--- ITEMS ---

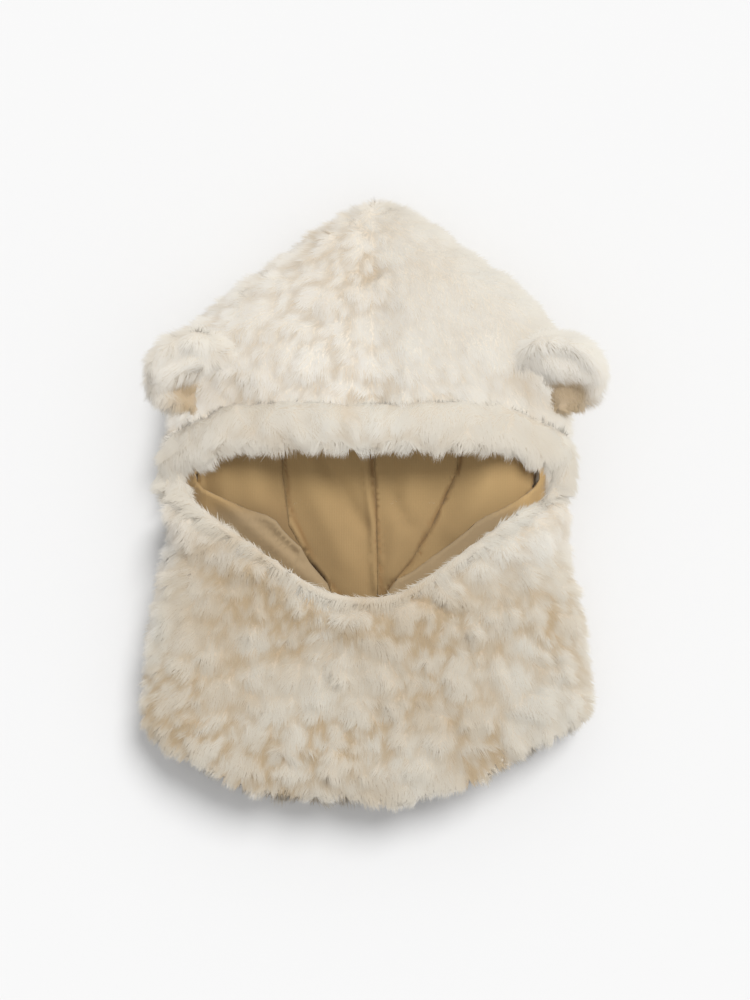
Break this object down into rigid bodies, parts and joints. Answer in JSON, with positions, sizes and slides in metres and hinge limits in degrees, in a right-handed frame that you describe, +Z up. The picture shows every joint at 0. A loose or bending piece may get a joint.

---
--- ITEMS ---

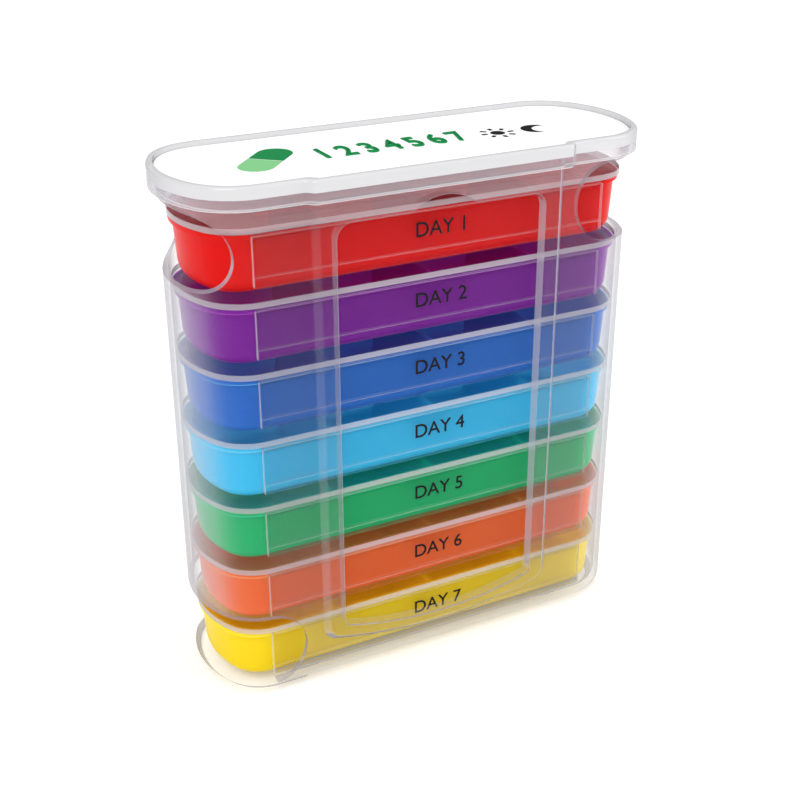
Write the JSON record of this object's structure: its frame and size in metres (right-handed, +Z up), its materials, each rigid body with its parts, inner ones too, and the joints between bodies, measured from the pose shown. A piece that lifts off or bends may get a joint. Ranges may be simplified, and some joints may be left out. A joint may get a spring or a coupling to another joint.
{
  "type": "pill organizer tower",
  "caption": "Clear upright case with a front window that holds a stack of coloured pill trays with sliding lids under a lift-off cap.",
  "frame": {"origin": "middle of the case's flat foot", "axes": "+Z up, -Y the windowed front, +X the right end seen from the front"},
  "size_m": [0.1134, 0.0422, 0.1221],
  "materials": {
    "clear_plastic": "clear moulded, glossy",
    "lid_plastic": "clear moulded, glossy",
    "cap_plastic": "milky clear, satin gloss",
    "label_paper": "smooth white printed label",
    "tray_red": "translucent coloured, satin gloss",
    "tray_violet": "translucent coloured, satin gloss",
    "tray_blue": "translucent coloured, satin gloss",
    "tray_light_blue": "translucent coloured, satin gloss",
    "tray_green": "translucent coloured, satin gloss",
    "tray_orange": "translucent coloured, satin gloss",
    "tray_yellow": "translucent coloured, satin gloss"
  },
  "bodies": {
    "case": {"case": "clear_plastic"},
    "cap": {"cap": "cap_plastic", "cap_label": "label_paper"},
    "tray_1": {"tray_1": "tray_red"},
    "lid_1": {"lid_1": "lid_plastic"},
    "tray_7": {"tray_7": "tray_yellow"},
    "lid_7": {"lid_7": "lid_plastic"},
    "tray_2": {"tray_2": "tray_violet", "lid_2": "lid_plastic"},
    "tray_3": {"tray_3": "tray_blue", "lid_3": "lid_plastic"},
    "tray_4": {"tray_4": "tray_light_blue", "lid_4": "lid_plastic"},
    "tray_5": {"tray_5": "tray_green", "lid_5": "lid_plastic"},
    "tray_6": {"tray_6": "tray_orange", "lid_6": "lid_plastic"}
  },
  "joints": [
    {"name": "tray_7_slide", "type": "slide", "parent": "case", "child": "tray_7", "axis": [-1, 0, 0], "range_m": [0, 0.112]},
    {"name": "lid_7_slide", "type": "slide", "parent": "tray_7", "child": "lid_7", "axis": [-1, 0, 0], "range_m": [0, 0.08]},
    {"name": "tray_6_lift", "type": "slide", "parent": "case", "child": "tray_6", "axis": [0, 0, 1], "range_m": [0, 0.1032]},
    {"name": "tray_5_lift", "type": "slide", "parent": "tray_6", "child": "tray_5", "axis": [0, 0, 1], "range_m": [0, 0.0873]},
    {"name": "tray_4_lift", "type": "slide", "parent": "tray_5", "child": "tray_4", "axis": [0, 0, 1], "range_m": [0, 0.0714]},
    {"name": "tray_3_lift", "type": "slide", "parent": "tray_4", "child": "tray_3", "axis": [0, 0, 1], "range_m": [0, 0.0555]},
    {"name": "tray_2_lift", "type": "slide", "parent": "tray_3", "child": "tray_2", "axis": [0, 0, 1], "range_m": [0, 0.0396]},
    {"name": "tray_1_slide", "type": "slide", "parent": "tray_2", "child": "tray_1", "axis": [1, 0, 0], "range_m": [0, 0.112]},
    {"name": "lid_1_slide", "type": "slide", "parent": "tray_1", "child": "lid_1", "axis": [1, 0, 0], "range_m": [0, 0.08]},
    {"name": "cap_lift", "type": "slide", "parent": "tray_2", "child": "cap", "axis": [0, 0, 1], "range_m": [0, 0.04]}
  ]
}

---

**EXERCISE PROMPT**
Copy out each line of the material that holds the word "with".

**RESULT OF THE TASK**
Break this object down into rigid bodies, parts and joints. Answer in JSON, with positions, sizes and slides in metres and hinge limits in degrees, in a right-handed frame that you describe, +Z up. The picture shows every joint at 0. A loose or bending piece may get a joint.
Write the JSON record of this object's structure: its frame and size in metres (right-handed, +Z up), its materials, each rigid body with its parts, inner ones too, and the joints between bodies, measured from the pose shown. A piece that lifts off or bends may get a joint. Ranges may be simplified, and some joints may be left out. A joint may get a spring or a coupling to another joint.
  "caption": "Clear upright case with a front window that holds a stack of coloured pill trays with sliding lids under a lift-off cap.",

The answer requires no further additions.